Ross v. Hoffman, supra, 280 Md. at 178-79, 372 A.2d at 587.
We should have stopped there.  Instead, we continued, in the very next sentence:
“Therefore, in parent-third party disputes over custody, it is only
upon a determination by the equity court that the parent is unfit
or that there are exceptional circumstances which make custody
in the parent detrimental to the best interest of the child, that the
court need inquire into the best interest of the child in order to
make a proper custodial disposition.”
Id. at 179, 372 A.2d at 587.
Having first announced that the best interest of the child “is always determinative in
child custody disputes,” we did muddy the waters a bit by stating that, unless the trial court
finds unfitness or exceptional circumstances that would make custody in the parent
detrimental to the child’s best interest, it need not “inquire into the best interest of the child
in order to make a proper custodial disposition.”  The court must always, necessarily, inquire
into what is in the child’s best interest, for that is the ultimate, determinative factor.  

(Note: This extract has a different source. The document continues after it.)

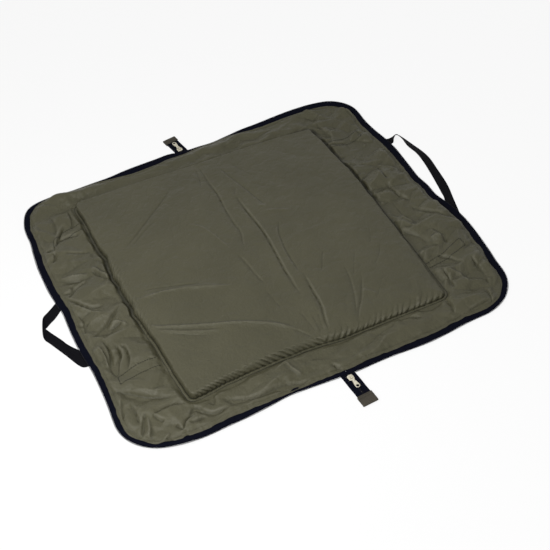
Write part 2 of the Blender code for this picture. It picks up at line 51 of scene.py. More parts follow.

The real point made in Ross v. Hoffman and carried forth since is that, when the
dispute is between a parent and a third party, it is presumed that the child’s best interest lies
with parental custody.  If there is a sufficient showing that the parent is unfit, however, or
that exceptional circumstances exist which would make parental custody detrimental to the
child’s best interest, the presumption is rebutted and custody should not be given to the
parent, for, in either situation, parental custody could not possibly be in the child’s best
interest.  So long as the best interest of the child remains the definitive standard and there is
-30-
any reasonable alternative, it defies both logic and common sense to place a child in the
custody of anyone, including a parent, when either that person is unfit to have custody or
such action, because of exceptional circumstances, would be detrimental to the child’s best
interest.  What Ross teaches is that (1) the best interest standard applies and prevails, and
(2) that standard is gratified by giving custody to the parent when the presumption has not
been rebutted and by denying custody to the parent when it has been rebutted.  The last
sentence that we quoted from that case was simply intended to make clear that, because of
the presumption, a parent and a third party do not stand on an equal footing, and that, before
the third party may be granted custody, he or she must rebut the presumption in one of the
manners indicated.
As we do not believe that the trial court was in any way confused about the proper
standard to apply, and as we have found that it applied that standard properly, we shall
affirm.
JUDGMENT 
OF 
COURT 
OF 
SPECIAL
APPEALS AFFIRMED, WITH COSTS.
Judge Cathell concurs in the result only.